At the same time, though, I also had to look at my own habits and needs. What had attracted me to those kinds of women to begin with, or, conversely, why did I seem to attract so many of them, like moths to a flame?
The links above illustrate my point. The CNN feed on the Georgia runaway bride shows a profile of an extremely troubled (and presumably very indulged) young woman, who has never been taught the eternal truth that Actions Have Consequences. Perhaps getting arrested will drive the point home for her.
Meanwhile, the NY Daily News story paints the picture of a gullible fool for love who is all too ready to forgive, and still have the fairytale wedding of his dreams. (I'm sure Russell Yates thought he was marrying the girl of his dreams too.)
Excuse me, big fella, but if this is the girl of your dreams, fasten your seatbelt, 'cause you're in for a wild ride. Within two years, you'll also begin to believe that left is right and two plus two is five.
"Obtuse" women like this are often considered very attractive to a lot of men - who often pay a heavy price for that attraction.
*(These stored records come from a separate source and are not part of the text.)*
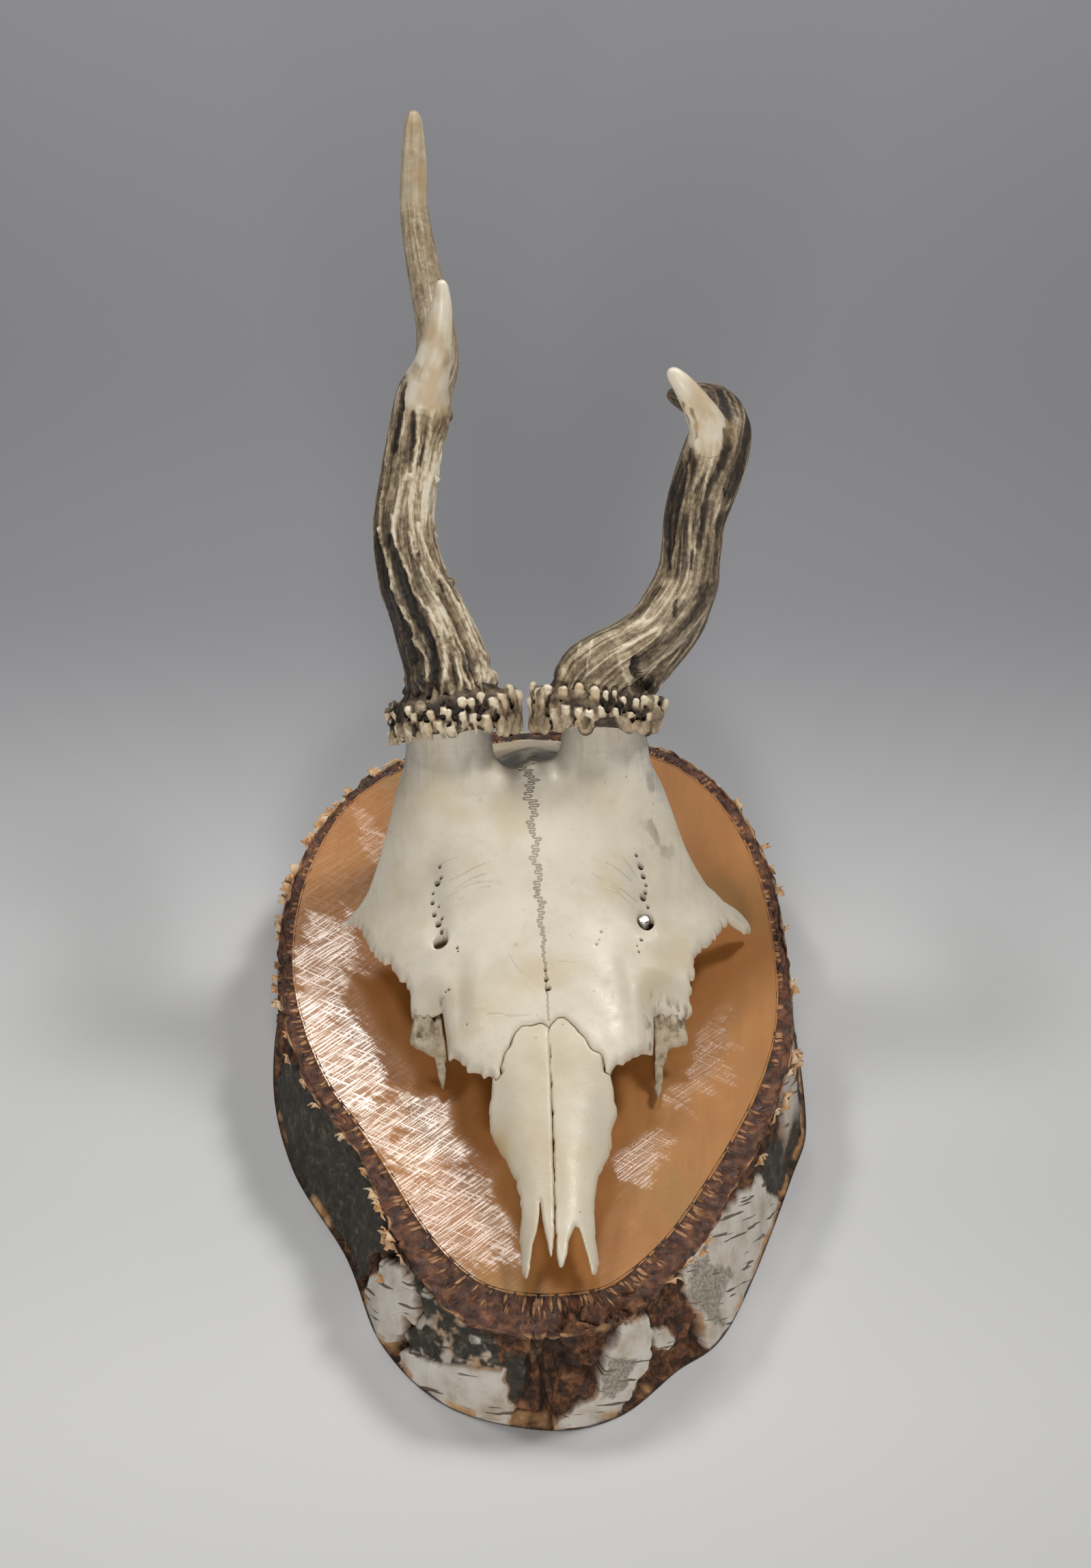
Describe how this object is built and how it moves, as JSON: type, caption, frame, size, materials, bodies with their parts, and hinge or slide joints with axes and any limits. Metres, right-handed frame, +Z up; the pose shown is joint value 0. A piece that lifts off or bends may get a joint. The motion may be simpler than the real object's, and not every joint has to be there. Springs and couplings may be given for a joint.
{
  "type": "roe deer skull trophy",
  "caption": "Roe buck skull cap with uneven pearled antlers and long nasal bones, lying on an oblique varnished birch slice that keeps its bark.",
  "frame": {"origin": "middle of the plaque's flat back, on the floor", "axes": "+Z up, away from the plaque's back; +Y from the nose to the antler tips; +X to the animal's left"},
  "size_m": [0.1144, 0.2529, 0.139],
  "materials": {
    "wood": "varnished birch, orange brown, satin with fine scratches",
    "bark": "rough birch bark, dark brown, grey and white",
    "steel": "cut steel nail, brushed",
    "bone": "bleached bone, ivory white, slight sheen",
    "lacrimal": "thin rough bone, greyish tan",
    "coronet": "pearled antler, cream pearls with dark recesses",
    "antler": "grooved antler, dark brown furrows, cream ridges, ivory tips"
  },
  "bodies": {
    "root": {"plaque_wood": "wood", "plaque_bark": "bark", "pin_steel": "steel", "frontal_right": "bone", "frontal_left": "bone", "parietal": "bone", "nasal_right": "bone", "nasal_left": "bone", "lacrimal_right": "lacrimal", "lacrimal_left": "lacrimal", "antler_right_coronet": "coronet", "antler_right_beam": "antler", "antler_right_top": "antler", "antler_right_front_tine": "antler", "antler_left_coronet": "coronet", "antler_left_beam": "antler", "antler_left_hook": "antler", "antler_left_front_tine": "antler"}
  },
  "joints": []
}
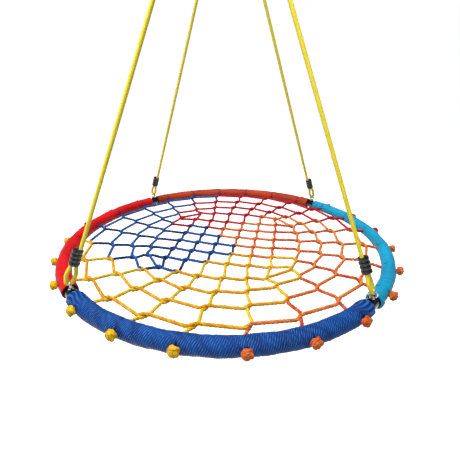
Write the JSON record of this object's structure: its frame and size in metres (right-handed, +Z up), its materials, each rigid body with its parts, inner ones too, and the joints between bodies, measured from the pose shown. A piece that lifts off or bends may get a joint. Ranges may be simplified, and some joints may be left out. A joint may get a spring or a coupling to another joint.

They start out by being emotionally "needy", and the "protective" urge, hardwired into the human male, will respond accordingly. This, however, will increase in intensity until the poor sap is so infused into her lifecycles, that he is held completely emotionally hostage. His life, time, work, and wallet will be totally subsumed by her. So why would any man want to torture himself this way? No sex is THAT good! But her behavior is an old story that many women (and men) often indulge in: "Will you still love me even if I do this?" It's manipulative, and sometimes downright cruel, but couple do this to each other all the time. This story only made the front page because she took it to a much higher level.
Then again, the more cynical approach might be to follow the money. A Google search on her father didn't gain much, save that he is a judge, but the more jaundiced eye might yet conclude that "daddy" was loaded, and the prospective son-in-law was jockeying for a position in the family, closer to high-level influence in business and politics, far higher in the social foodchain than he would have earned legitimately on his own. We know this happens. The wedding alone had a price-tag of $100k, so the old man definitely had some bucks. And that would be the only reason that any otherwise sane man would put up with this girl's self-absorbed crap - cash and connections. But that rarely works out well. You can only keep up the brave front so long before totally losing it.
When she ran off to Vegas and New Mexico, chopped off her hair, and claimed to have been kidnapped, she inadvertently handed this bozo an incredible gift - a preview of their life together. A wiser man would have accepted it for what it was and walked away.
Now to be fair, it might be the case that she didn't really want to be his house-frau baby machine, a desire he apparently expressed on Sean Hannity last night, but I would argue there are still more sane, rational methods of backing out of a relationship that doesn't look to be all that fulfilling.
Is there a message here? Again, take a good long look at your own motivations and needs while swimming in the relationship waters. But if she's on Paxil (or should be), or insists on engaging you in solving all her personal problems after the second date, learn to walk away.